If price goes up on greater volume (more dollars) then we know that on balance there is more demand. If price goes down on increased volume then we know on balance more supply is there. It is not perfect but you can get some hints at supply and demand by correlating volume with price and turning volume mentally into money.

Money moves things. Sure for every sale there is a buy but what matters is the "balance" of supply/demand. This balance is hinted at by what price does when volume does it's thing.

For instance:

1) In an uptrend increasing volume on rallies with lighter volume on pullbacks denotes that demand is greater than supply and the probabilities favor the uptrend continuing until a top is made.

2) A slow uptrend or rally made with light volume that kills over at the top indicates a lack of demand (few buying orders) and also light selling orders. The market becomes what the old timers called a "dull" market at the top. This type of action denotes a probable turning point of the trend. The reversal may be sudden after the "slow" uptrend has struggled for several bars. When it does in fact turn down then volume may increase because the sellers (long and short) realize there is no hope for higher prices at this particular time. Long sellers want out and short sellers want to take a position. All this selling drives the market back down.

So, reading volume and interpreting how it correlates with price indicates who is in control for the time period under consideration - the bears or bulls.
 
SOCRATES,
Glad to see you back, thought I had lost the benefit of your very considerable experience on the Education thread.

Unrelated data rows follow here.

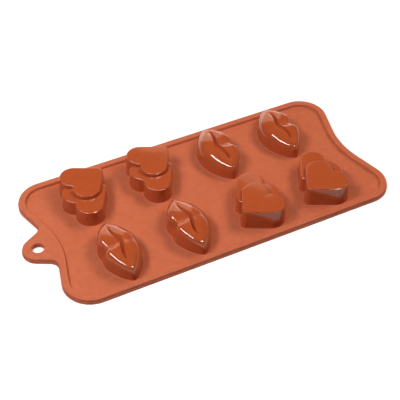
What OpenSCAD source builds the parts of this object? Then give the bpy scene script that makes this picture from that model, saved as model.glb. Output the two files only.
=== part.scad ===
// One-piece silicone mould for eight chocolates, lying as it is turned out:
// the backs of the cavities point up and the filling face is the flat underside.

/* [Sheet] */
// Length of the sheet along X, without the hanging tab
sheet_l = 214; // [200:1:260]
// Width of the sheet along Y
sheet_w = 104; // [100:1:140]
// Thickness of the panel between the cavities
panel_t = 1.4; // [1:0.1:2.5]
// Radius of the four corners
corner_r = 17; // [13:0.5:22]
// Radius of the hollow curve in the middle of each end
end_curve_r = 54; // [48:1:80]
// Depth of the hollow curve in each end
end_curve_depth = 7; // [4:0.5:9]

/* [Rim] */
// Height of the raised rim and of the tab above the filling face
rim_h = 3.4; // [3:0.1:5]
// Width of the flat top of the rim, to the foot of its rounded edges
rim_w = 4; // [3:0.1:6]
// Height of the parting line above the filling face
parting_h = 1.5; // [0.8:0.1:2.2]
// How far the lower half of the edge stands out past the upper half
parting_step = 0.4; // [0.2:0.05:0.8]
// Radius of the rounded top edges of the rim
rim_edge_r = 0.5; // [0.2:0.05:0.7]
// Slope of the inner wall of the rim, across from top to bottom
rim_slope = 0.25; // [0:0.05:0.6]

/* [Hanging tab] */
// Distance of the hole from the middle of the sheet
tab_x = 108.6; // [106:0.2:116]
// Radius of the rounded head of the tab
tab_head_r = 9.4; // [8:0.1:12]
// Diameter of the hanging hole
hole_d = 7.4; // [5:0.1:10]
// Radius of the two hollow necks that blend the tab into the end
neck_r = 5.6; // [4:0.1:8]
// Distance of each neck's centre from the middle of the tab
neck_y = 17; // [16:0.2:22]

/* [Layout of the cavities] */
// Distance between neighbouring cavities along X
pitch_x = 44.4; // [43:0.2:50]
// Distance between the two rows along Y
pitch_y = 48.5; // [47:0.5:54]
// How far the whole pattern of cavities lies off the middle of the sheet
pattern_at = [-0.9, -0.3]; // [-1:0.1:1]
// Thickness of the walls and tops of the cavities
wall_t = 1.8; // [1.2:0.1:2.2]
// Draft of the cavity walls, in degrees
draft = 4; // [2:0.5:8]
// Radius of the rounded top edges of the hearts
heart_edge_r = 0.8; // [0.3:0.1:1.2]

/* [Double heart] */
// Height of the tall heart above the filling face
tall_h = 14.2; // [12.5:0.1:18]
// Height of the low heart above the filling face
low_h = 11.6; // [8:0.1:12.4]
// Radius of the two lobes at the top
lobe_r = 8.2; // [7:0.1:9]
// Distance between the centres of the two lobes
lobe_pitch = 12.9; // [11:0.1:13.6]
// Distance from the line between the lobes to the centre of the rounded point
point_u = 14.5; // [13:0.1:17]
// Radius of the rounded point at the top
point_r = 2.8; // [1:0.1:3.5]
// Radius of the hollow between the lobes at the top
cleft_r = 0.9; // [0.5:0.1:2]
// Direction of the point, in degrees from the X axis
heart_angle = 197.4; // [185:0.2:215]
// Place of the tall heart from the middle of its cavity
tall_at = [1.9, -6.2]; // [-7:0.1:7]
// Place of the low heart from the middle of its cavity
low_at = [4.9, 5.3]; // [-7:0.1:7]

/* [Lips] */
// Place of the lips from the middle of their cavity
lips_at = [0.7, 0.3]; // [-1:0.1:1]
// Height of the lips above the filling face
lips_h = 14.8; // [12:0.1:18]
// How much lower the crest is at the ends of the mouth than in the middle
lips_end_fall = 2.6; // [0:0.1:3]
// Height at which the steep sides hand over to the domed top
lips_wall_h = 6.8; // [5:0.1:8.5]
// How much lower that height is at the two ends
lips_end_drop = 2.4; // [0:0.1:2.5]
// Length of the lips at the foot
lips_l = 42.8; // [36:0.2:45]
// Radius of the rounded ends at the foot
lips_end_r = 2.5; // [2.4:0.1:3]
// Width of the upper lip at the foot, from the middle line
upper_lip_w = 12.1; // [10:0.1:14]
// Width of the lower lip at the foot, from the middle line
lower_lip_w = 12.6; // [10:0.1:15]
// Depth of the notch in the upper lip at the foot
notch_depth = 1; // [0.5:0.1:3]
// Length of the line of the mouth
mouth_l = 23.4; // [16:0.2:26]
// Depth of the line of the mouth in its middle
mouth_depth = 2.6; // [0.5:0.1:3]
// How far the line of the mouth bows towards the lower lip
mouth_bow = 2.4; // [0:0.1:3.5]

/* [Hidden] */
silicone = "#cd6b4a";
// Depth by which solids that join run into each other
join = 0.3;
// Depth by which a cutter starts below the filling face
cut = 1;
col_x = pitch_x / 2;
row_y = pitch_y / 2;
rim_inner = parting_step + rim_w;

// Half-width of the notch, how much deeper it gets for each mm of height, and the valley above it
notch_w = 3.4;
notch_lean = 0.42;
valley_depth = 2;
valley_w = 3.4;
// Dip in the middle of the lower lip
dip_depth = 0.8;
// How blunt the lips' outline is, how full their dome, and how much fuller over the upper lip
lips_fullness = 1.75;
dome_n = 2.8;
dome_skew = 0.8;
// The line of the mouth: where its ends lie, the half-length of its bow, its half-width as a
// share of the way to the outline, and how much of its depth is lost at its ends
mouth_end_x = 1.2;
bow_w = 5.5;
mouth_w = 0.12;
mouth_fade = 0.45;
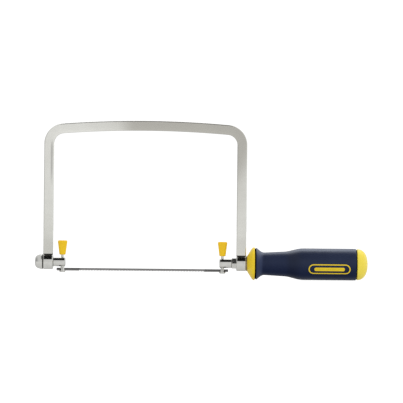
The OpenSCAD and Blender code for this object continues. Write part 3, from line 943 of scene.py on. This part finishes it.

As you are finding this tedious, possibly a vegetable allegory will catch your interest.

Three little patatoes talking to their mum.

1'st patato
Mum, I have a date with Prince Edward, can I go?

Mummy Tata
Yes of course my dear, he's a Royal patato.

2'nd patato,
Mum, I have a date with Jersey Royal, may I go?

Mummy tata
Yes of course dear, he is also a Royal patato.

3'rd patato,
Mum, I have a date with SOCRATES, can I go?

Mummy tata
No dear,you may not, he is a COMMON TATA.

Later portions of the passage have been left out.